● **JOB**:
Quote the whole listing verbatim.

· · ·

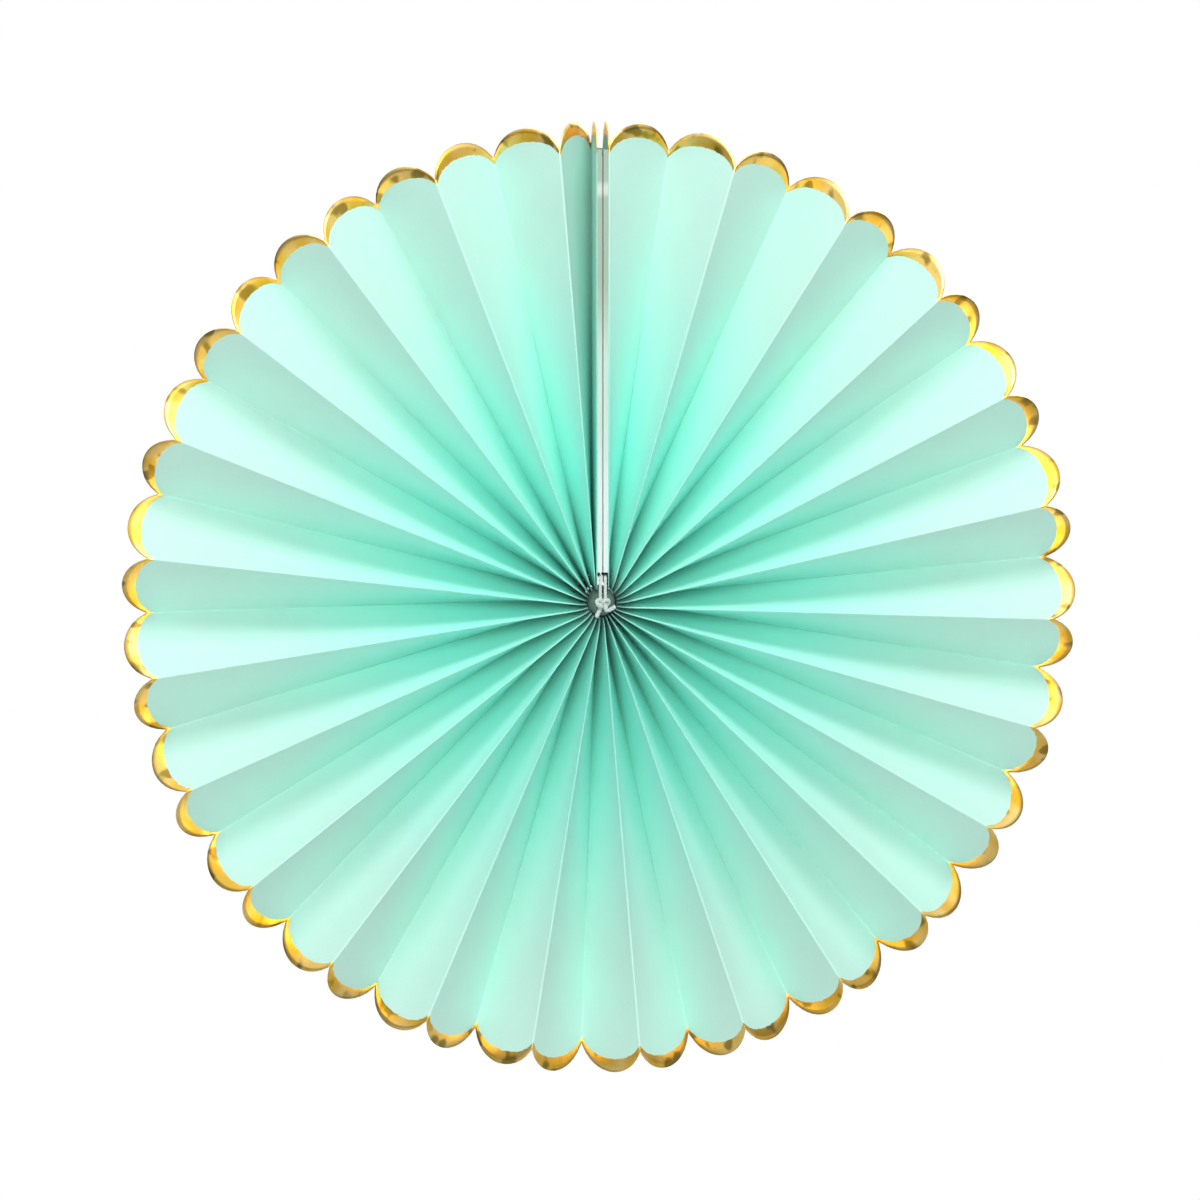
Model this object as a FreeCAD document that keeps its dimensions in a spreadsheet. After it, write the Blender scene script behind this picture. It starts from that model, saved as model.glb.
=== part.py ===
import FreeCAD, Part
import math
import os

# A hanging paper fan rosette. A long strip of paper is folded into pleats, tied
# through one edge and opened to a full circle. The disc stands in the XZ plane with
# its front towards -Y, the seam at the top (+Z) and the hub's centre at the origin.

os.makedirs("parts", exist_ok=True)
doc = FreeCAD.newDocument("paper_fan_rosette")

# Driving sizes, in mm, degrees and plain counts or shares

SIZES = [
    ("rosette_diameter", 230.0, "over the tips of the scallops"),
    ("shown_panels", 49, "panels between the two end boards"),
    ("rim_depth", 14.0, "front to back of an average pleat at the rim"),
    ("scallop_depth", 6.2, "from a notch to the tip of a scallop"),
    ("paper_thickness", 0.2, ""),
    ("hub_gap", 0.2, "between neighbouring panels at their inner ends"),
    ("spread_bias", 0.08, "share by which the widest pleats open more than the average"),
    ("widest_at", -20.0, "degrees clockwise from the seam where the pleats open widest"),
    ("last_panel_share", 0.58, "opening of the panel left of the seam, as a share of the others"),
    ("board_thickness", 1.2, "one of the two card boards in the seam"),
    ("board_to_thread", 0.6, "clear of the tie thread at the boards' inner end"),
    ("board_end_margin", 0.5, "from the notches in to the boards' outer end"),
    ("adhesive_thickness", 0.2, "between the two boards"),
    ("adhesive_margin", 1.5, "from the boards' edges in to the adhesive"),
    ("thread_thickness", 0.8, ""),
    ("strand_gap", 0.4, "between the thread's two strands"),
    ("thread_inset", 3.0, "from the panels' inner ends to the thread's holes"),
    ("hole_clearance", 0.22, "round the thread in its holes"),
    ("knot_clearance", 0.4, "round the knot in the mouth of the hub"),
    ("knot_proud", 1.4, "by which the knot stands out in front"),
]

sheet = doc.addObject("Spreadsheet::Sheet", "sizes")
for row, (alias, value, note) in enumerate(SIZES, start=1):
    sheet.set(f"A{row}", alias)
    sheet.set(f"B{row}", str(value))
    sheet.set(f"C{row}", note)
    sheet.setAlias(f"B{row}", alias)
doc.recompute()


def derived(alias, expression):
    """Adds a cell that is worked out from the driving sizes."""
    row = derived.next_row
    derived.next_row += 1
    sheet.set(f"A{row}", alias)
    sheet.set(f"B{row}", "=" + expression)
    sheet.setAlias(f"B{row}", alias)


derived.next_row = len(SIZES) + 2

derived("notch_radius", "rosette_diameter / 2 - scallop_depth")
derived("seam_half", "adhesive_thickness / 2 + board_thickness + paper_thickness / 2")
doc.recompute()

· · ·

● **PROBLEM SOLUTION**:
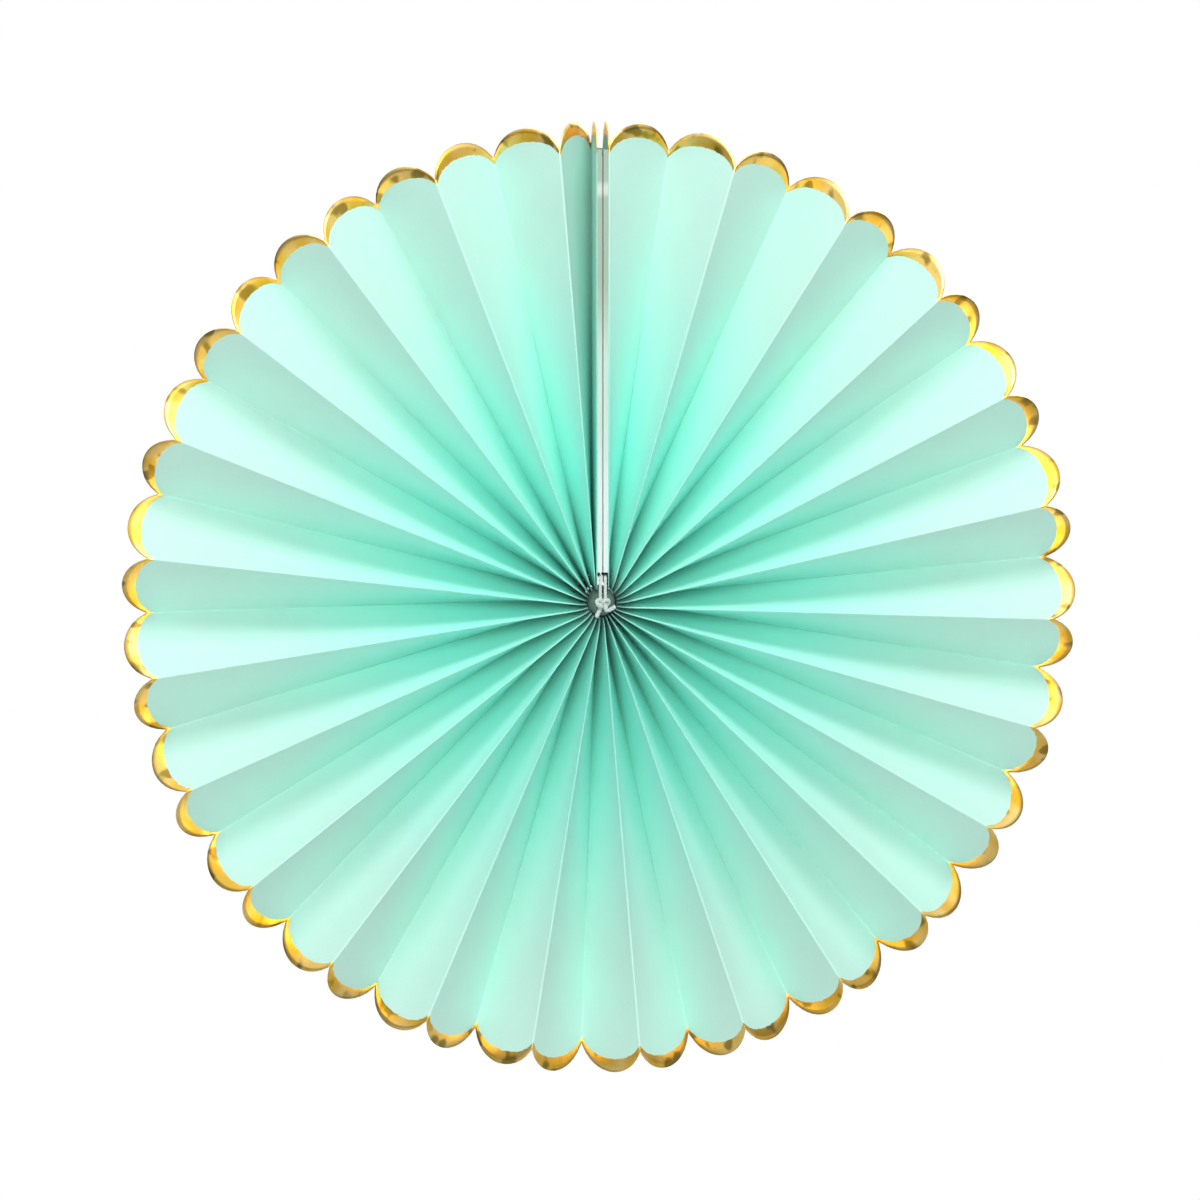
Model this object as a FreeCAD document that keeps its dimensions in a spreadsheet. After it, write the Blender scene script behind this picture. It starts from that model, saved as model.glb.
=== part.py ===
import FreeCAD, Part
import math
import os

# A hanging paper fan rosette. A long strip of paper is folded into pleats, tied
# through one edge and opened to a full circle. The disc stands in the XZ plane with
# its front towards -Y, the seam at the top (+Z) and the hub's centre at the origin.

os.makedirs("parts", exist_ok=True)
doc = FreeCAD.newDocument("paper_fan_rosette")

# Driving sizes, in mm, degrees and plain counts or shares

SIZES = [
    ("rosette_diameter", 230.0, "over the tips of the scallops"),
    ("shown_panels", 49, "panels between the two end boards"),
    ("rim_depth", 14.0, "front to back of an average pleat at the rim"),
    ("scallop_depth", 6.2, "from a notch to the tip of a scallop"),
    ("paper_thickness", 0.2, ""),
    ("hub_gap", 0.2, "between neighbouring panels at their inner ends"),
    ("spread_bias", 0.08, "share by which the widest pleats open more than the average"),
    ("widest_at", -20.0, "degrees clockwise from the seam where the pleats open widest"),
    ("last_panel_share", 0.58, "opening of the panel left of the seam, as a share of the others"),
    ("board_thickness", 1.2, "one of the two card boards in the seam"),
    ("board_to_thread", 0.6, "clear of the tie thread at the boards' inner end"),
    ("board_end_margin", 0.5, "from the notches in to the boards' outer end"),
    ("adhesive_thickness", 0.2, "between the two boards"),
    ("adhesive_margin", 1.5, "from the boards' edges in to the adhesive"),
    ("thread_thickness", 0.8, ""),
    ("strand_gap", 0.4, "between the thread's two strands"),
    ("thread_inset", 3.0, "from the panels' inner ends to the thread's holes"),
    ("hole_clearance", 0.22, "round the thread in its holes"),
    ("knot_clearance", 0.4, "round the knot in the mouth of the hub"),
    ("knot_proud", 1.4, "by which the knot stands out in front"),
]

sheet = doc.addObject("Spreadsheet::Sheet", "sizes")
for row, (alias, value, note) in enumerate(SIZES, start=1):
    sheet.set(f"A{row}", alias)
    sheet.set(f"B{row}", str(value))
    sheet.set(f"C{row}", note)
    sheet.setAlias(f"B{row}", alias)
doc.recompute()


def derived(alias, expression):
    """Adds a cell that is worked out from the driving sizes."""
    row = derived.next_row
    derived.next_row += 1
    sheet.set(f"A{row}", alias)
    sheet.set(f"B{row}", "=" + expression)
    sheet.setAlias(f"B{row}", alias)


derived.next_row = len(SIZES) + 2

derived("notch_radius", "rosette_diameter / 2 - scallop_depth")
derived("seam_half", "adhesive_thickness / 2 + board_thickness + paper_thickness / 2")
doc.recompute()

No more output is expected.